» Task statement: Go through the data below and gather each line containing "hinge".

--- begin Data for this task ---

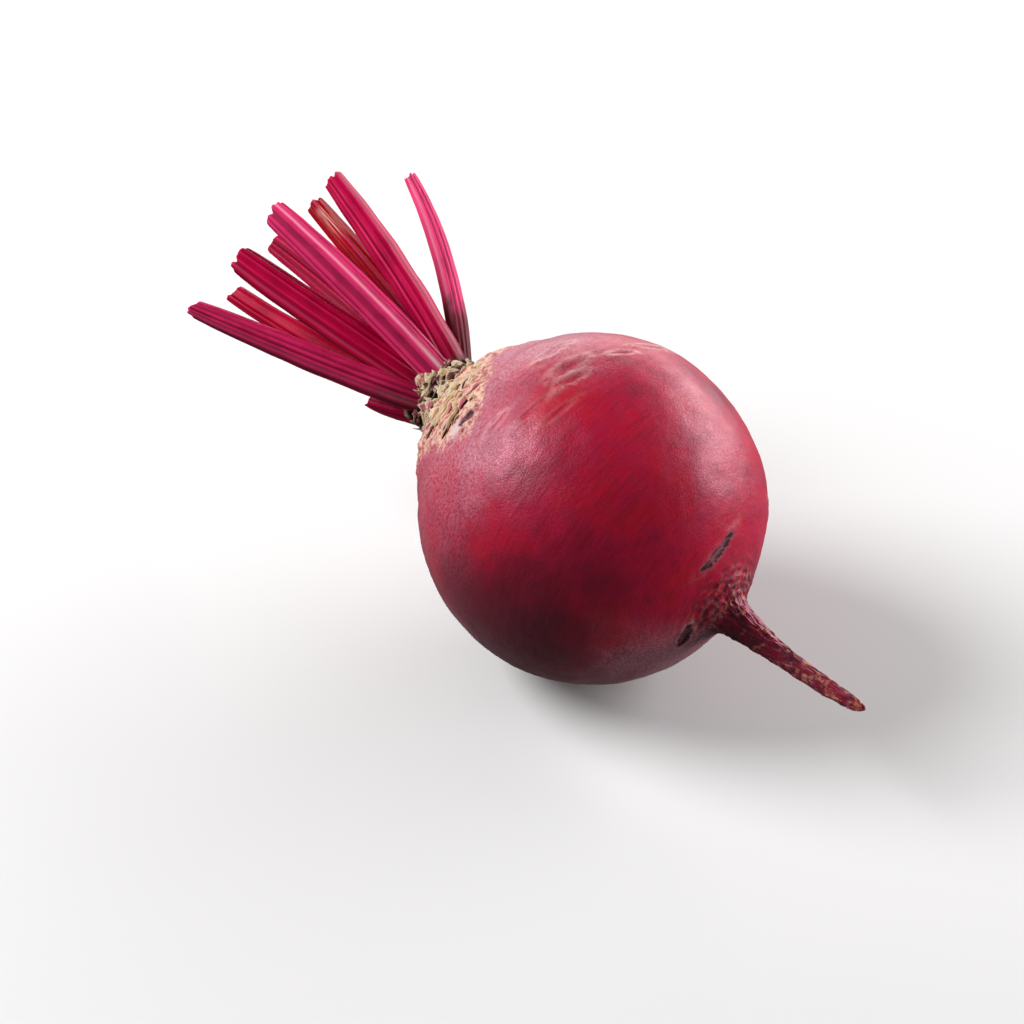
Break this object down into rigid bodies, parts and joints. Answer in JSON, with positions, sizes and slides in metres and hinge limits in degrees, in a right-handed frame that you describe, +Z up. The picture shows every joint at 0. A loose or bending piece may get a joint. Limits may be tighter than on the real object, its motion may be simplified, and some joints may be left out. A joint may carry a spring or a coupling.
{
  "type": "beetroot",
  "caption": "Whole fresh beetroot lying on its side: round dark-red root, corky crown, fan of trimmed ribbed leaf stalks and a tapering taproot.",
  "frame": {"origin": "centre of the small flat spot on the globe's underside that the beetroot rests on", "axes": "+Z up; +X towards the taproot's tip, -X towards the cut leaf stalks; -Y towards the front of the stalk rosette"},
  "size_m": [0.1814, 0.0746, 0.0804],
  "materials": {
    "skin": "satin",
    "cork": "matte",
    "stalk": "satin"
  },
  "bodies": {
    "root": {"root": "skin", "crown": "cork", "stalk_front": "stalk", "stalk_upper": "stalk", "stalk_top": "stalk", "stalk_rear": "stalk", "stalk_rear_lower": "stalk", "stalk_lower": "stalk", "stalk_stub": "stalk", "stalk_front_upper": "stalk", "stalk_front_inner": "stalk", "stalk_top_inner": "stalk", "stalk_heart": "stalk"}
  },
  "joints": []
}
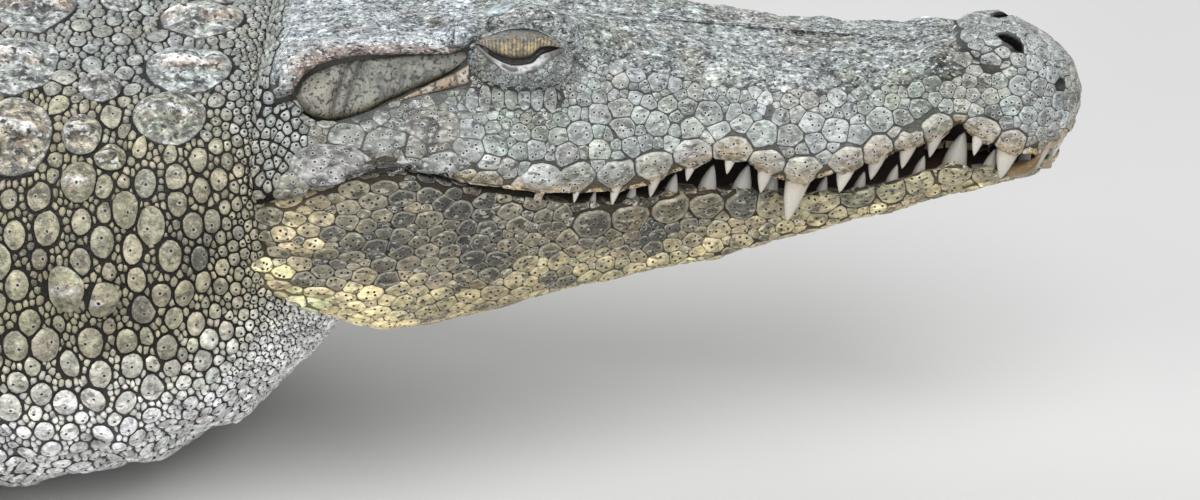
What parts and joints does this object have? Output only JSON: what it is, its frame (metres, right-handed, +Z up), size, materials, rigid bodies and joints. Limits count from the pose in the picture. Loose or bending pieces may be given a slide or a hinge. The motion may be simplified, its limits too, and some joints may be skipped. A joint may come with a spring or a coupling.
{
  "type": "saltwater crocodile, life-size still model",
  "caption": "Life-size still model of a young adult saltwater crocodile, lying on its belly with its head held level, its jaws a little apart and its tail in a slow curve.",
  "frame": {"origin": "middle of the footprint, on the floor", "axes": "+Z up, +X towards the snout, +Y to the animal's left"},
  "size_m": [2.8844, 0.9528, 0.2899],
  "materials": {
    "hide": "matte scaly hide, grey to olive with dark gaps between the scales",
    "pale_hide": "matte cream to ochre plated hide with brown cracks",
    "eye": "wet and glossy, olive iris with a dark upright pupil",
    "ivory": "satin ivory teeth, stained towards the root",
    "horn": "satin dark horn claws"
  },
  "bodies": {
    "root": {"head": "hide", "lower_jaw": "pale_hide", "neck": "hide", "trunk": "hide", "tail_base": "hide", "tail_middle": "hide", "tail_end": "hide", "upper_arm_right": "hide", "forearm_right": "hide", "hand_right": "hide", "thigh_right": "hide", "shank_right": "hide", "foot_right": "hide", "eye_right": "eye", "ear_right": "hide", "upper_arm_left": "hide", "forearm_left": "hide", "hand_left": "hide", "thigh_left": "hide", "shank_left": "hide", "foot_left": "hide", "eye_left": "eye", "ear_left": "hide"}
  },
  "joints": []
}
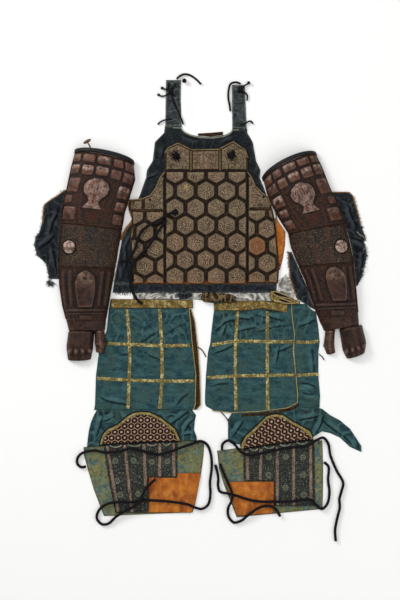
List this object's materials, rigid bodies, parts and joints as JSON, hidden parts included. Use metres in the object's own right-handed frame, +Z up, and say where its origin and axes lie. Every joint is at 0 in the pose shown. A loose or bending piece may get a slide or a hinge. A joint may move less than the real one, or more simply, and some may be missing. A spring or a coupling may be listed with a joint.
{
  "type": "lamellar armour",
  "caption": "Folding body armour laid out flat: plated cuirass, armoured sleeves with hand guards, thigh aprons and splinted shin guards with ties.",
  "frame": {"origin": "centre of the set's outline (its loose cords left out) on the surface that it lies on", "axes": "+X to the viewer's right, +Y from the shin guards towards the cuirass's neck, +Z up from the surface"},
  "size_m": [0.999, 1.4032, 0.0555],
  "materials": {
    "indigo_cloth": "matt worn hemp",
    "teal_cloth": "matt faded silk",
    "white_cloth": "matt cotton",
    "plated_brocade": "worn figured silk over iron plates",
    "trim_brocade": "worn figured silk",
    "gold_brocade": "figured silk with metal thread",
    "knee_brocade": "figured silk with metal thread over plates",
    "shin_brocade": "mottled figured silk",
    "splint_mail": "russet splints and fine mail",
    "arm_mail": "fine russet mail",
    "orange_leather": "smoked deerskin",
    "russet_iron": "russet lacquered iron",
    "black_iron": "black lacquered iron",
    "black_cord": "braided silk cord"
  },
  "bodies": {
    "root": {"do_back": "indigo_cloth", "do_strap_left": "indigo_cloth", "do_strap_right": "indigo_cloth", "do_neck_plate": "russet_iron", "do_hem": "indigo_cloth", "do_front": "plated_brocade", "do_flank_left": "plated_brocade", "do_flank_right": "plated_brocade", "do_armpit_left": "plated_brocade", "do_armpit_right": "plated_brocade", "do_breast_left": "plated_brocade", "do_breast_centre": "plated_brocade", "do_breast_right": "plated_brocade", "do_knot_left": "black_cord", "do_knot_right": "black_cord", "do_lining_right": "orange_leather", "kote_left_cap": "black_iron", "kote_left_upper": "russet_iron", "kote_left_elbow": "arm_mail", "kote_left_forearm": "russet_iron", "kote_left_hand": "russet_iron", "kote_left_thumb": "russet_iron", "kote_right_cap": "black_iron", "kote_right_upper": "russet_iron", "kote_right_elbow": "arm_mail", "kote_right_forearm": "russet_iron", "kote_right_hand": "russet_iron", "kote_right_thumb": "russet_iron", "kote_left_cloth": "indigo_cloth", "kote_right_cloth_outer": "indigo_cloth", "kote_right_cloth_inner": "indigo_cloth", "haidate_left_body": "teal_cloth", "haidate_left_ribbons": "gold_brocade", "haidate_left_band": "gold_brocade", "haidate_right_body": "teal_cloth", "haidate_right_ribbons": "gold_brocade", "haidate_right_band": "gold_brocade", "haidate_left_side": "trim_brocade", "haidate_right_side": "teal_cloth", "haidate_left_lower": "teal_cloth", "haidate_right_lower": "teal_cloth", "haidate_waistband": "white_cloth", "haidate_right_band_fold": "gold_brocade", "haidate_belt_end": "trim_brocade", "suneate_left_cloth": "shin_brocade", "suneate_left_knee": "knee_brocade", "suneate_left_splints": "splint_mail", "suneate_left_leather": "orange_leather", "suneate_right_cloth": "shin_brocade", "suneate_right_knee": "knee_brocade", "suneate_right_splints": "splint_mail", "suneate_right_leather": "orange_leather", "do_cord_side_upper": "black_cord", "do_cord_side_lower": "black_cord", "do_cord_strap_left": "black_cord", "do_cord_strap_right": "black_cord", "suneate_left_cord": "black_cord", "suneate_right_cord_upper": "black_cord", "suneate_right_cord_lower": "black_cord", "suneate_right_cord_front": "black_cord"}
  },
  "joints": []
}
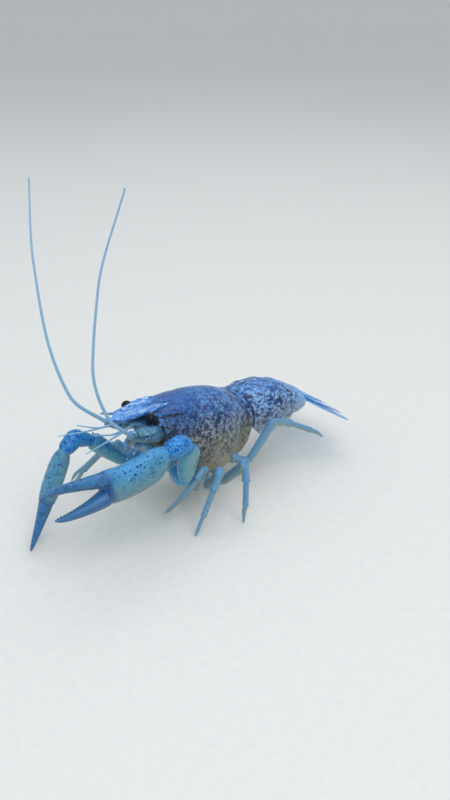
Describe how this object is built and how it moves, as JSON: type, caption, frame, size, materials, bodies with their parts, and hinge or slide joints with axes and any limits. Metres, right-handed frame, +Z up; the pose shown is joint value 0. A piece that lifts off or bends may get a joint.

--- end Data for this task ---

» Result of this exercise:
Break this object down into rigid bodies, parts and joints. Answer in JSON, with positions, sizes and slides in metres and hinge limits in degrees, in a right-handed frame that you describe, +Z up. The picture shows every joint at 0. A loose or bending piece may get a joint. Limits may be tighter than on the real object, its motion may be simplified, and some joints may be left out. A joint may carry a spring or a coupling.
What parts and joints does this object have? Output only JSON: what it is, its frame (metres, right-handed, +Z up), size, materials, rigid bodies and joints. Limits count from the pose in the picture. Loose or bending pieces may be given a slide or a hinge. The motion may be simplified, its limits too, and some joints may be skipped. A joint may come with a spring or a coupling.
List this object's materials, rigid bodies, parts and joints as JSON, hidden parts included. Use metres in the object's own right-handed frame, +Z up, and say where its origin and axes lie. Every joint is at 0 in the pose shown. A loose or bending piece may get a slide or a hinge. A joint may move less than the real one, or more simply, and some may be missing. A spring or a coupling may be listed with a joint.
Describe how this object is built and how it moves, as JSON: type, caption, frame, size, materials, bodies with their parts, and hinge or slide joints with axes and any limits. Metres, right-handed frame, +Z up; the pose shown is joint value 0. A piece that lifts off or bends may get a joint.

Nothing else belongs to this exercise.